Liftago verileri üzerinden yapılan analizler çarpıcı sonuçlar sundu

Araştırmanın temelini, Çekya merkezli Liftago adlı yolculuk paylaşımı platformu oluşturdu. Bu platformda sürücüler yolcuların yolculuk taleplerine teklif veriyor ve yolcular bu teklifler arasından seçim yapıyor. Toplamda 1,9 milyon yolculuk talebi ve 5,2 milyon teklif analiz edildi. Bu sistem, yolcuların fiyat ve bekleme süresi arasında nasıl bir tercih yaptıklarını doğrudan gözlemleme imkânı sundu.

MIT Ekonomi Bölümü’nden Tobias Salz’in de aralarında bulunduğu araştırmacılar, bu veriler sayesinde zamandan tasarruf etmek için ödenen bedelin açık şekilde hesaplanabildiğini belirtti. Araştırmanın sonuçları Econometrica dergisinde yayımlandı.

Bekleme süresine ödenen bedel saatlik 13,21 dolar olarak belirlendi

Verilere göre kullanıcıların zaman değerinin ortalama saatlik karşılığı 13,21 dolar olarak hesaplandı. Ancak bu rakamın bağlamla sınırlı olduğu ve genel geçer bir ölçü olmadığı vurgulandı. Araştırmada ayrıca, en yüksek teklif veren %25'lik kullanıcı grubunun, zaman için biçtiği değerin en düşük %25'lik gruba kıyasla 3,5 kat fazla olduğu saptandı.

Kişiselleştirilmiş fiyatlandırma firmaların gelirini artırıyor

Yolcuların daha erken gelen araçlar için yaptığı teklifler incelendiğinde, platformun asgari fiyatın üzerinde talep edebileceği tutarın %5,2 oranında arttığı belirlendi. Öte yandan, yolcuların ödemeye razı olduğu maksimum fiyat ile teklif edilen fiyat arasındaki fark %2,5 azaldı. Bu durum, firma lehine fazladan ekonomik değer (firma fazlası) oluştururken, tüketici tarafında elde edilen kazancı (tüketici fazlası) düşürüyor.

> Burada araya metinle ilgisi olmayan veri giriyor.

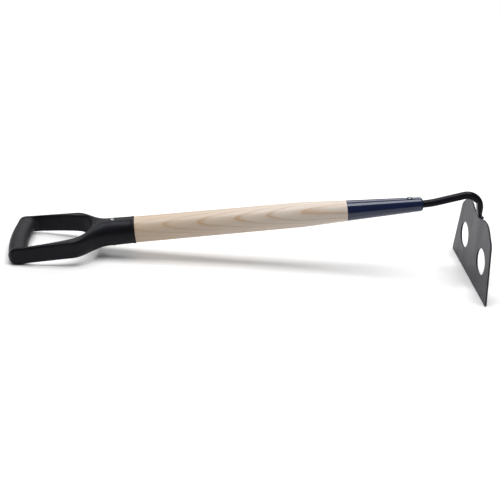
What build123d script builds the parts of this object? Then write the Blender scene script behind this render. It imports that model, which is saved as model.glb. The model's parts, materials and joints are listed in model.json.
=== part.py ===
"""Two-hole mixing hoe: sheet blade, gooseneck shank, ferrule, ash handle and moulded D-grip.

Sizes are in millimetres. The tool is described along its handle: x runs from the mouth of the
grip's socket towards the head, z points away from the blade's edge, and y goes across. The
finished tool lies on the ground on its crossbar and the edge of its blade, with the origin on
the ground below its middle.
"""

import os
from math import asin, atan2, cos, degrees, hypot, pi, radians, sin

from build123d import *

os.makedirs("parts", exist_ok=True)

# Wooden handle
handle_radius = 18.25
barrel_taper = 0.65
tenon_step = 2.5
barrel_length = 232.5
shoulder_length = 62.5
handle_edge_round = 0.6
tenon_chamfer = 1.0

# Ferrule
ferrule_length = 107.5
ferrule_mouth_radius = 14.65
ferrule_tip_radius = 9.85
ferrule_wall = 1.2
ferrule_nose_round = 4.2
ferrule_pin_setback = 18.5
ferrule_pin_radius = 2.4
ferrule_pin_head_radius = 3.9
ferrule_pin_head_height = 1.9
wood_to_nose = 6.0

# Gooseneck shank
rod_radius = 5.4
tang_length = 95.0
tang_point_length = 22.0
tang_point_radius = 2.0
neck_lead = 2.5
neck_rise = 9.0
neck_rise_radius = 115.0
neck_run = 38.0
crook_radius = 20.0
scarf_angle = 11.0
lap_length = 5.0

# Blade
blade_width = 178.0
blade_side_width = 146.0
blade_side_height = 80.0
blade_lobe_height = 105.0
blade_lobe_offset = 39.0
blade_dip_height = 97.0
blade_shoulder_inset = 10.0
blade_shoulder_rise = 12.5
blade_thickness = 2.4
blade_corner_round = 2.5
blade_edge_break = 0.3
blade_lean = 5.8
hole_radius = 19.05
hole_offset = 42.3
hole_height = 46.3

# Weld
weld_bead_radius = 2.9
weld_ring_radius = 6.4
weld_rise = 2.6
weld_overlap = 1.0
weld_sweep = 130.0

# D-grip
grip_length = 156.0
bar_depth = 25.3
bar_inset = 1.6
bar_root = 0.5
bar_bow = 4.2
bar_bow_outward = 3.4
grip_corner_round = 11.0
bar_round = 11.0
arm_height = 25.4
arm_waist = 1.0
arm_end_reach = 16.5
tilt_refinements = 4
grip_shoulder_steps = 6
section_flat = 0.1
arm_round = 4.0
arm_spread_at_bar = 107.0
arm_spread_at_shoulder = 96.5
grip_shoulder_start = 84.0
grip_shoulder_length = 46.0
opening_width_at_bar = 91.0
opening_width_at_middle = 80.0
opening_middle = 100.0
opening_end = 58.0
collar_wall = 3.35
collar_mouth_wall = 2.85
collar_lip = 0.5
collar_lip_length = 3.0
socket_depth = 50.0
grip_rivet_setback = 30.5
grip_rivet_radius = 2.4
grip_rivet_head_radius = 4.5
grip_rivet_head_height = 2.3
rivet_seat_depth = 0.8
rivet_seat_margin = 0.7
washer_radius = 4.6
washer_thickness = 1.2
rivet_tail_radius = 3.2
rivet_tail_height = 1.4

# Clearances
tenon_clearance = 0.1
tenon_end_gap = 1.5
ferrule_clearance = 0.05
tang_clearance = 0.1
pin_clearance = 0.1
shoulder_gap = 0.1
scarf_gap = 0.02
pin_end_gap = 0.3
lap_gap = 0.8

# The grip's socket goes over a tenon turned on the handle's end
tenon_radius = handle_radius - tenon_step
socket_radius = tenon_radius + tenon_clearance
collar_radius = socket_radius + collar_wall
collar_mouth_radius = socket_radius + collar_mouth_wall

# Stations along the handle
ferrule_mouth = barrel_length + shoulder_length
ferrule_end = ferrule_mouth + ferrule_length
pin_station = ferrule_end - ferrule_pin_setback
rivet_station = -grip_rivet_setback
tang_start = ferrule_end - tang_length

# The neck's line: level, up a little, straight, then over and down along the blade
neck_start = (ferrule_end + neck_lead, 0)
rise_end = (
    neck_start[0] + neck_rise_radius * sin(radians(neck_rise)),
    neck_rise_radius * (1 - cos(radians(neck_rise))),
)
crook_start = (
    rise_end[0] + neck_run * cos(radians(neck_rise)),
    rise_end[1] + neck_run * sin(radians(neck_rise)),
)
crook_centre = (
    crook_start[0] + crook_radius * sin(radians(neck_rise)),
    crook_start[1] - crook_radius * cos(radians(neck_rise)),
)
crook_end = (
    crook_centre[0] + crook_radius * cos(radians(blade_lean)),
    crook_centre[1] - crook_radius * sin(radians(blade_lean)),
)

# The blade hangs in line with the crook's end: its middle plane holds the rod's axis
neck_end_above_dip = 12.0
neck_end_length = neck_end_above_dip + lap_length
drop_to_edge = blade_dip_height + neck_end_above_dip
edge_line = (
    crook_end[0] - drop_to_edge * sin(radians(blade_lean)),
    crook_end[1] - drop_to_edge * cos(radians(blade_lean)),
)
blade_edge = (
    edge_line[0] - blade_thickness / 2 * cos(radians(blade_lean)),
    edge_line[1] + blade_thickness / 2 * sin(radians(blade_lean)),
)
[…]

Salz, “Ulaşımda en önemli ölçütlerden biri zamanın değeridir. Bu çalışma, bu değerin doğrudan ölçülebildiği nadir örneklerden biri,” dedi. Araştırma, bilgi şeffaflığının ve tüketici tercihinin pazarlardaki etkisini inceleyen daha geniş bir ekonomik araştırma dizisinin parçası olarak değerlendirildi.

Mesai saatlerinde teklifler artıyor: Firmalar tüketicinin sınırını biliyor

Araştırmacılar, mesai saatlerinde kullanıcıların zaman kazanmak için daha fazla ödeme yaptığını gözlemledi. Bu durum, özellikle iş amaçlı yolculuk yapan kullanıcıların zaman hassasiyetini gösteriyor.

 Platform, kullanıcıların ödeyebileceği azami sınırı bildiği için fiyatları buna göre belirleyebiliyor ve gelirlerini maksimize edebiliyor. Ancak bu sistem, yüksek ödeme yapmaya istekli kullanıcıların daha fazla maliyete katlanmasına neden oluyor.

Çoğu kullanıcı sistemden memnun, ancak farkında olmadan daha fazla ödüyor olabilir

Veriler, kişiselleştirilmiş fiyatlandırma sistemlerinin genel refahı artırdığını ortaya koydu. Platform, kullanıcıların ödeme davranışlarını analiz ederek onları sisteme dahil etmeyi başarıyor. Bu sayede hem platformun hem de sürücülerin kazançları artıyor. Ancak araştırmacılar, yüksek ödeme yapan kullanıcıların sistemden orantısız şekilde daha fazla etkilendiğini de belirtti.